Aubrey Farnsworth holds her mission call. She entered the Missionary Training Center in May and is assigned to serve in the Adriatic North Croatian Mission.
If you think it seems more people are leaving on missions than usual, you would be right. Yet, we have yet to see the true tidal wave. Many are waiting for the end of school before they prepare to leave on a full-time mission for The Church of Jesus Christ of Latter-day Saints.
I was among the first wave to get my call after the age was changed. I never thought I would serve a mission, but that's a different story. Whether planned since junior Primary or, like me, your plans recently changed, the moment you open your call is an exciting, nerve-wracking, life-changing event. For many, it only happens once.
If you only have one shot, you probably want to make the most of it, right? Here are some tips from personal experience to make that moment as special as possible.
Just as the choice of when to serve a Mormon mission is personal, so is how you open the call. I don't mean the choice of a harpoon or tearing open the famous white envelope with your teeth. I mean, do you want to open it alone inside a bathroom, or do you want to include all your friends and relations and the mailman and the boy from the store check-out line?
As long as I can remember, my family has held a shindig for call openings. It was expected I do the same. The choice to serve a mission for the LDS Church is very close and personal for me, so I chose to be surrounded by loved ones. I only had my direct family and a handful of my closest friends. Do what you want, and decide before you pull it out of the mailbox.
If you do a shindig and decide to get pizza, keep the hot pizza boxes away from the envelope. The steam will slowly and torturously undo the sealing. This can work in your advantage if you plan on secretly opening your call before publicly doing so. Just be sure to reseal so you don't get discovered.
The LDS Church's Missionary Department is smart. They put a thick white paper in front of the letter announcing your call. Putting it up to the light or trying to see through the envelope won't work. See previous paragraph.
This next one is a biggy. If you are only opening your call with both your parents, your dog, or your entire tri-city area, be present in the moment. This moment will only happen once.
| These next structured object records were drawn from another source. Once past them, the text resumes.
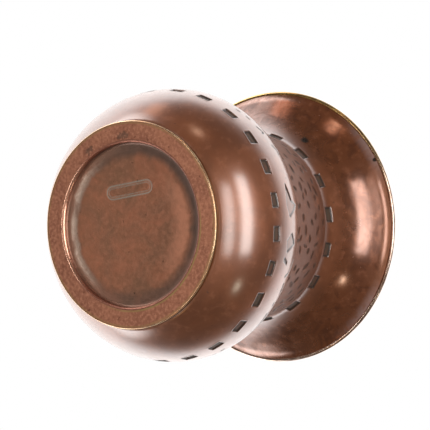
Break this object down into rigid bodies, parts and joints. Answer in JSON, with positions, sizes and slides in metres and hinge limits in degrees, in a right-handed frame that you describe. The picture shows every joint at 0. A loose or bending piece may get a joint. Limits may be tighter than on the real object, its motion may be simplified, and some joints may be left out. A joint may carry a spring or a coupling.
{
  "type": "flared copper vase bowl",
  "caption": "Spun copper vessel with a squat round body, a waisted neck, a trumpet rim with a brass bead, and a low flat foot.",
  "frame": {"origin": "middle of the foot's flat face, on the vessel's axis", "axes": "+Z along the vessel's axis, from the foot to the mouth; X and Y are free"},
  "size_m": [0.1208, 0.1208, 0.1136],
  "materials": {
    "copper_body": "polished copper with a brown patina, etched recesses darkened",
    "copper_neck": "polished copper with a brown patina, etched marks darkened grey green",
    "copper_foot": "satin copper with small dark spots",
    "copper_lip": "bright rubbed copper",
    "copper_patina": "satin copper with dark patina towards its edge",
    "brass_edge": "rubbed brass",
    "braze": "brass filler, as brazed"
  },
  "bodies": {
    "root": {"foot_plate": "copper_foot", "foot_band": "brass_edge", "recess_lip": "copper_lip", "base_disc": "copper_patina", "bowl_body": "copper_body", "flared_neck": "copper_neck", "rim_bead": "brass_edge", "neck_braze": "braze", "base_braze": "braze"}
  },
  "joints": []
}
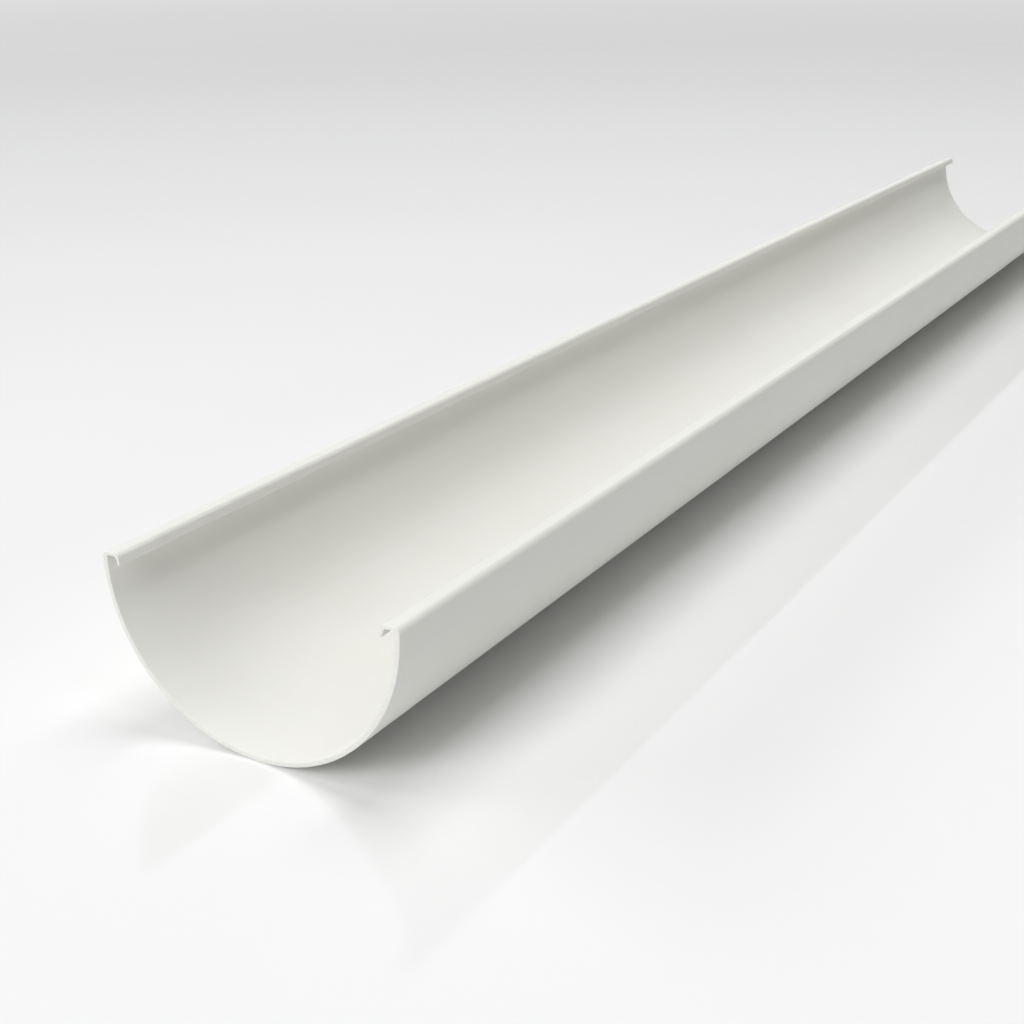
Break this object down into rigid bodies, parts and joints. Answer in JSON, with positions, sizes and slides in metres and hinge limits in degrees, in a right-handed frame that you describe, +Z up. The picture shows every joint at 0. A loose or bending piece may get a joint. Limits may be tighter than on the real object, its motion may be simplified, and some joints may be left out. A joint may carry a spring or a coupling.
{
  "type": "gutter section",
  "caption": "Straight half-round plastic rainwater gutter, open at both square-cut ends, with an inward-hooked lip along each top edge.",
  "frame": {"origin": "lowest point of the round back, at mid-length and mid-width", "axes": "+X along the gutter, +Y across it towards one lip, +Z up out of the open trough"},
  "size_m": [1, 0.125, 0.0648],
  "materials": {
    "white_pvc": "satin"
  },
  "bodies": {
    "root": {"gutter_section": "white_pvc"}
  },
  "joints": []
}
Don't get into a whirl trying to make and answer phone calls while talking with the people who are with you. Take it one at a time. Soak it all in. All I can remember is that I had about half a slice of pizza. If it wasn't for written proof, I probably wouldn't even remember where I'm assigned.
We all have a number of people to contact after the call. There's your bishop, your old bishop, your home ward or student bishop, your stake presidents, Grandma Flo, Auntie Beth, crazy old roommates and a great many others. Keep a list so you don't leave anyone out. Write it on a Post-it or keep it in your phone. When things calm down a little more, you can make the calls without leaving out anyone.
With your call comes a booklet. You probably won't even read it until late that night. This booklet contains information about your mission such as your mission president, mission location, packing list and other need-to-know information. If you are with others, most likely they will have it and read it before you do. In fact, they will probably know more about your mission than you will by the end of the night.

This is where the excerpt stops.